Being filled with doubt, being cautious and humble, that is not how I would describe Roe v. Wade. It's not a self-righteous opinion, or a religious one. In fact it reads like a post-Christian opinion. "We're beyond Christianity. We don't need morality anymore." That's how it reads. Sensitive, liberal, and secular. And yet it's also very, very dogmatic.

It doesn't start off that way. Blackmun opens his opinion by couching his language in terms of doubt and uncertainty. "We forthwith acknowledge our awareness of the sensitive and emotional nature of the abortion controversy, of the vigorous opposing views, even among physicians, and of the deep and seemingly absolute convictions that the subject inspires. One's philosophy, one's experiences, one's exposure to the raw edges of human existence, one's religious training, one's attitudes toward life and family and their values, and the moral standards one establishes and seeks to observe, are all likely to influence and to color one's thinking and conclusions about abortion."

That's a really good paragraph, I think. After using this language and talking this way, you would expect Harry Blackmun to be extremely careful. Cause he seems to know that he's stepping onto a minefield. He's supposed to be up there resolving cases and controversies. And here he's about to resolve one without any Constitutional text to help him. So you better not screw this up. You better be careful and respectful.

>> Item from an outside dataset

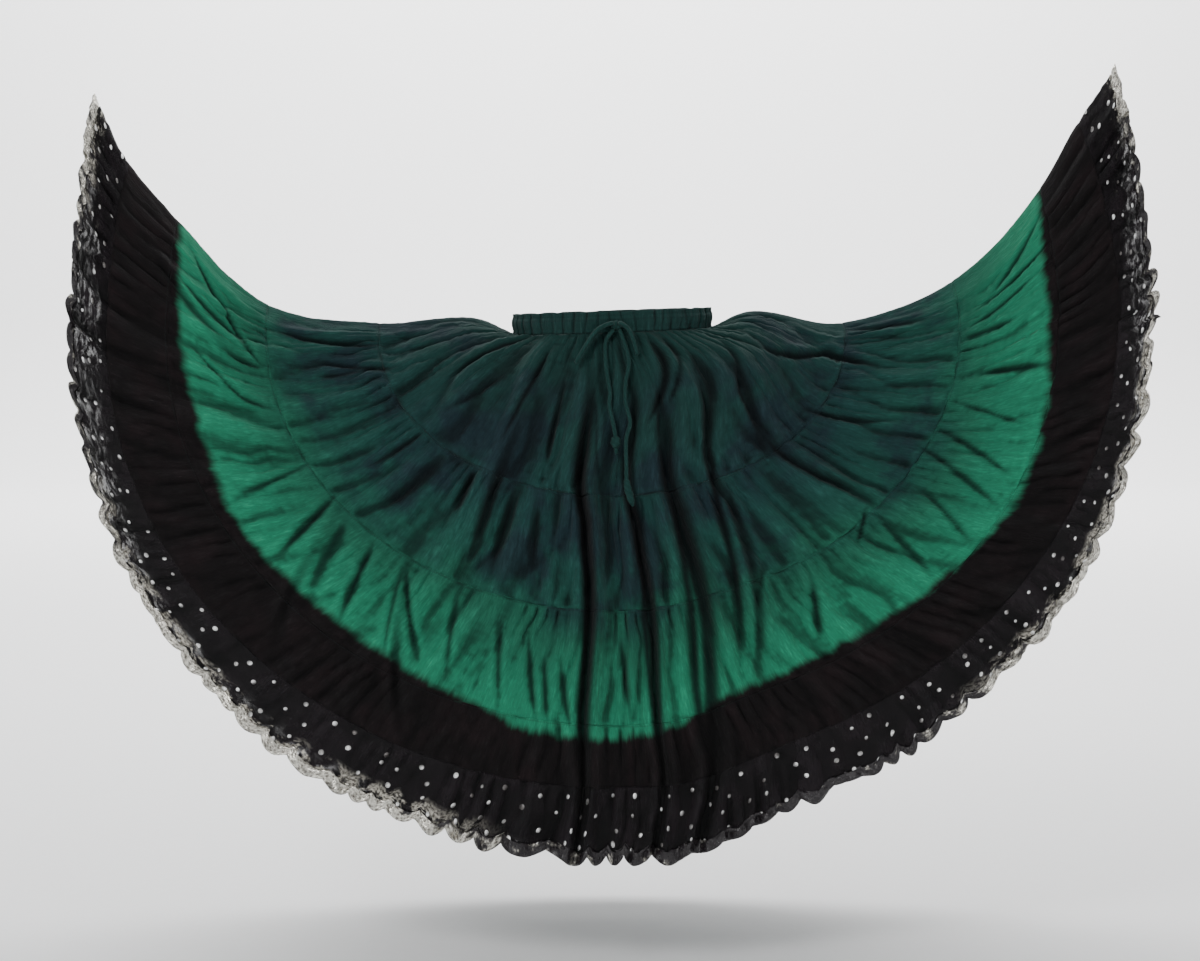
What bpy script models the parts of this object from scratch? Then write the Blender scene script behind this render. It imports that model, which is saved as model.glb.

By the end of his opinion, Harry Blackmun is dictating trimester and viability rules to hundreds of millions of people. Here you go, America. Here are my rules.

After you re-read Roe a few times, and you know where he's going, that early paragraph seems more and more interesting. What he's really doing with it, I think, is saying "I am above the fray. All the little people below me feel very passionate about abortion. But I, Harry Blackmun, am above it all. I am unengaged by your petty squabbles. And I will solve this dispute because I am so dispassionate and calm."


As the Supreme Court sinks deeper and deeper into its abortion quagmire, Blackmun's rhetoric starts to heat up a little. By Webster and Casey he is screaming about how he's the candle and the light and Scalia is a force from the dark side. You think I'm kidding.